1.61803398 (phi): Ate a gnat. Running toward the baseball dugout from my position way off in left field and cheering our team on to its imminent victory, I happened to snag a gnat that I couldn't cough up easily. Did I eat this creature? Technically, since it went into my lungs, I suppose that I 'breathed' it. Anyway, I ingested it.
2.23606797 (√5): Ate some gum. I was in the 11th grade and got caught chewing gum in class, which was strictly against the rules. My friends and I had been sneaking some 'chaws' out by the trees, but I forgot to spit mine out before English class. Mr. Ligon took me to the principal's office for corporal punishment -- performed with the board of education, as they liked to call it -- and to hide the evidence, I swallowed the gum. Got punished anyway.
2.645751311 (√7): Ate some dirt. My nose was being rubbed in it. 'Nuff said.
3.14159265 (pi): Ate my pride. First semester of university. Failed all my midterm exams and decided that I'd better figure out how to study rather than pretend that I was too smart not to need to.
3.16227766 (√10): Ate my words. Repeatedly. I've lost my taste for that dish, but there seem to be a lot of leftovers. Sigh...
4.12310562 (√17): Ate nine. 'Cause I'm seven, and 7-8-9.

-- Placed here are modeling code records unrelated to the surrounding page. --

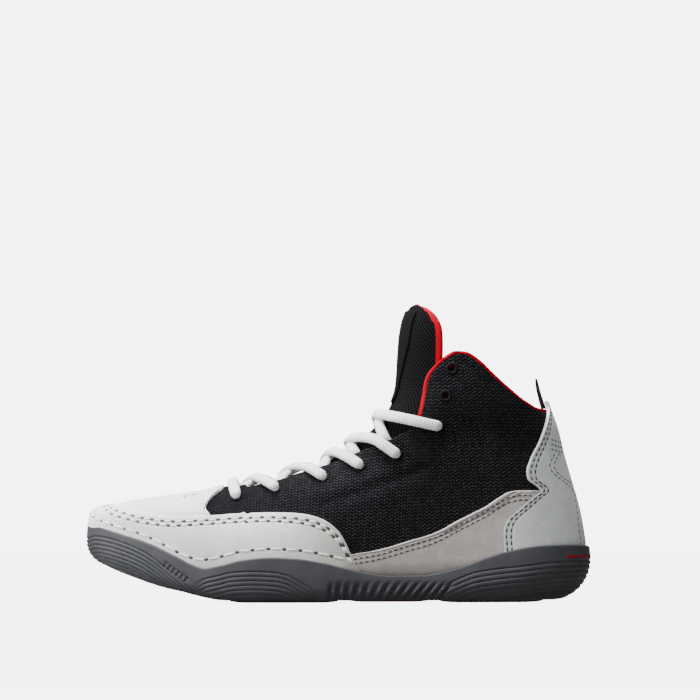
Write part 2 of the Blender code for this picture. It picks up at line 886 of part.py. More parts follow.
def toe_guard(finish):
    """The suede that wraps the toe and the forefoot down into the cup."""
    places = guard_places(0.560)
    edge = table_curve(GUARD_EDGE, 1)
    high = [edge_share(place, edge) for place in places]
    return suede("toe_guard", places, [in_cup(place) for place in places], high, 9, finish)


def vamp(finish):
    """The suede on top of the toe, from the guard's edge back to the throat."""
    guard = table_curve(GUARD_EDGE, 1)
    back = table_curve(VAMP_EDGE, 1)

    def span(place):
        """Where the vamp starts and ends on a rib."""
        start = edge_share(place, guard) + CURVED_CLEARANCE / rib_length(place)
        shares = np.linspace(start, 1, 200)
        line = last.skin(place, shares, CURVED_CLEARANCE + OVERLAY)
        beyond = share_along(line[:, 0]) - back(line[:, 2] / COLLAR_HEIGHT)
        crossing = np.nonzero(beyond > 0)[0]
        end = shares[crossing[0]] if len(crossing) else 1.0
        end = max(end, start + 1.5 * MM / rib_length(place))
        return start, min(end, 1 - 0.5 * MM / rib_length(place))

    x, z = along(VAMP_CORNER[0]), VAMP_CORNER[1] * COLLAR_HEIGHT
    corners = [last.place_at(x, z, side) for side in (-1, 1)]
    places = places_between(corners[0], corners[1])
    for _ in range(3):
        places = with_middles(places, [span(place)[1] for place in places])
    low, high = np.array([span(place) for place in places]).T
    return suede("vamp", places, low, high, 8, finish)


def side_panel(name, side, finish):
    """The suede along one side, between toe guard and heel counter."""
    guard = table_curve(swapped(GUARD_EDGE[-6:])[::-1], 1)
    top = table_curve(swapped(PANEL_EDGE[:-2]), 1)
    counter = table_curve(COUNTER_EDGE, 1)
    low, corner, high = 0.07, PANEL_EDGE[0][1], 0.444
    lines = []
    for height in np.concatenate([np.linspace(low, corner, 3), np.linspace(corner, high, 7)[1:]]):
        front_edge = guard(height) if height < corner + 0.001 else top(height)
        lines.append((height, along(front_edge) + 0.8 * MM, along(counter(height)) - 0.8 * MM))
    outer, inner = height_rows(lines, 12, side)
    return slab(name, outer, inner, finish)


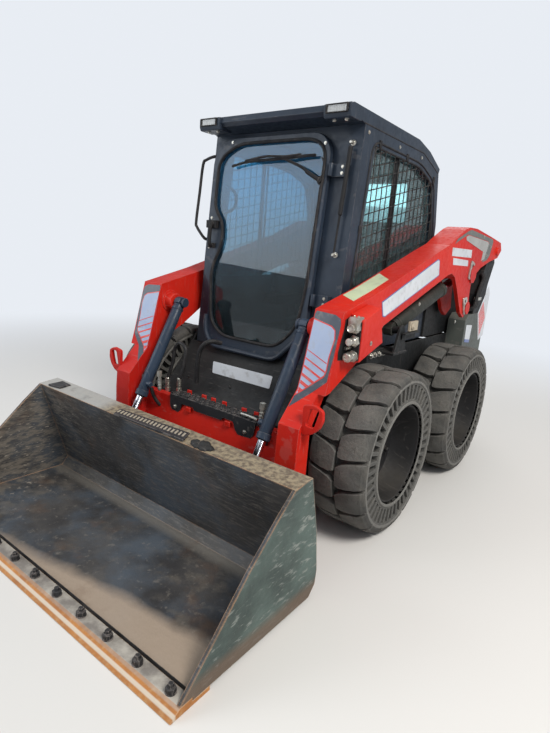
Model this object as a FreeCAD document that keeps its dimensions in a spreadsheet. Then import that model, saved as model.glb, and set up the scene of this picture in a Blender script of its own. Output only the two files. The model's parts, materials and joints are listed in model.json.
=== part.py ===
"""A wheeled skid steer loader with a bucket, as a parametric document in millimetres.

Every piece is drawn in the machine's own frame: +Z up, the ground at z = 0, the front axle at
y = 0, the front towards -Y and the operator's left hand at +X. Each piece is then moved along Y
by front_axle_y, which puts the origin under the middle of the whole machine.
"""
import FreeCAD, Part
import Sketcher
import math
import os
import re

DOCUMENT = FreeCAD.newDocument("SkidSteerLoader")
SHEET = DOCUMENT.addObject("Spreadsheet::Sheet", "Sizes")
V = FreeCAD.Vector

# Driving dimensions: alias, millimetres or degrees. Pins are named by what turns on them.
SIZES = (
    ("front_axle_y", -290),
    ("wheelbase", 1072),
    ("tyre_radius", 419),
    ("tyre_width", 305),
    ("axle_reach", 65),
    ("lug_height", 30),
    ("lug_count", 18),
    ("lug_width", 104),
    ("lug_slant", 10),
    ("slot_radius", 326),
    ("rim_radius", 257),
    ("rim_wall", 10),
    ("rim_depth", 150),
    ("hub_radius", 95),
    ("hub_length", 70),
    ("axle_radius", 70),
    ("frame_half_width", 520),
    ("frame_wall", 12),
    ("frame_bottom", 190),
    ("frame_top", 850),
    ("frame_front", -345),
    ("frame_rear", 2008),
    ("quarter_front", 1525),
    ("quarter_top", 1000),
    ("quarter_bottom", 360),
    ("quarter_width", 130),
    ("cab_half_width", 487),
    ("cab_wall", 40),
    ("cab_bottom", 850),
    ("cab_front_foot", -110),
    ("cab_front_head", -10),
    ("cab_rear", 1085),
    ("sill_height", 772),
    ("roof_seam", 1985),
    ("roof_thickness", 66),
    ("visor_reach", 135),
    ("glass_thickness", 6),
    ("rear_window_half", 288),
    ("wire_width", 7),
    ("hood_top", 1440),
    ("hood_inset", 20),
    ("hood_wall", 6),
    ("door_hinge_x", 350),
    ("door_left", -455),
    ("door_thickness", 34),
    ("door_gap", 6),
    ("door_rim", 42),
    ("knuckle_radius", 12),
    ("rear_door_thickness", 44),
    ("rear_door_bottom", 450),
    ("arm_inner", 530),
    ("arm_width", 150),
    ("arm_plate", 25),
    ("leg_width", 112),
    ("coupler_radius", 19),
    ("coupler_neck", 5),
    ("coupler_cover_depth", 65),
    ("tail_pin_y", 1930),
    ("tail_pin_z", 1480),
    ("tail_pin_radius", 30),
    ("lift_base_y", 290),
    ("lift_base_z", 992),
    ("lift_eye_y", 1390),
    ("lift_eye_z", 1302),
    ("lift_barrel_radius", 43),
    ("lift_barrel_length", 745),
    ("lift_rod_radius", 25),
    ("lift_eye_radius", 34),
    ("lift_pin_radius", 20),
    ("lift_stroke", 360),
    ("lift_spare", 20),
    ("leg_pin_y", 1370),
    ("leg_pin_z", 1064),
    ("tool_pin_y", -600),
    ("tool_pin_z", 165),
    ("tool_pin_radius", 24),
    ("tilt_x", 440),
    ("tilt_base_y", -300),
    ("tilt_base_z", 1030),
    ("tilt_eye_y", -660),
    ("tilt_eye_z", 350),
    ("tilt_barrel_radius", 31),
    ("tilt_barrel_length", 580),
    ("tilt_rod_radius", 20),
    ("tilt_eye_radius", 28),
    ("tilt_pin_radius", 18),
    ("tilt_stroke", 305),
    ("tilt_spare", 80),
    ("rod_clearance", 0.4),
    ("pin_clearance", 0.08),
    ("moving_gap", 6),
    ("bucket_half_width", 875),
    ("bucket_lip", -1450),
    ("bucket_back", -715),
    ("bucket_height", 563),
    ("bucket_plate", 14),
    ("bucket_side", 16),
    ("edge_thickness", 16),
    ("edge_reach", 37),
    ("ledge_depth", 110),
    ("ledge_height", 58),
    ("attach_plate", 15),
    ("beam_y", -500),
    ("beam_z", 275),
    ("beam_depth", 92),
    ("beam_height", 245),
    ("beam_lean", 46),
    ("gusset", 14),
)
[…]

4.35889894 (√19): Ate up time. Well, something did, and it must have been me, 'cause I turned 50 this year.
Well, I hope that this little education in edibility has been edifying. Go forth and eat to build up your edifice! I think that I shall. Breakfast is nigh, here in Seoul, about time for me to prepare for my wife her special toast.
Labels: Humor
7 Comments:
Ah! I had sushi last night for dinner too! What a coincidence!
I guess that means that you're tagged now.
The next 7 people who comment here are also tagged.
Jeffery Hodges
* * *
I ate number 3.14159265 (pi) also. Twice.
It's not enough to be a smartass. You actually have to be smart.
Sucks.
Ah, Lexiphanic, I fail on both counts... As least you had two entire pies.
Is that the plural of "pi"?
Jeffery Hodges
* * *
P.S. I, too, required more than one semester of learning how to study (instead of pretending to be smart), so I ate humble pi on a several occasions.
Jeffery Hodges
* * *
Have you ever eaten crow? It tastes much like the dirt you mentioned having consumed. And it comes prepared much the same.
I'm mathmatically challenged though so I cannot join in with what I take may be part of the fun.
JK
I believe that eating my words constitutes eating crow, as does eating humble pie.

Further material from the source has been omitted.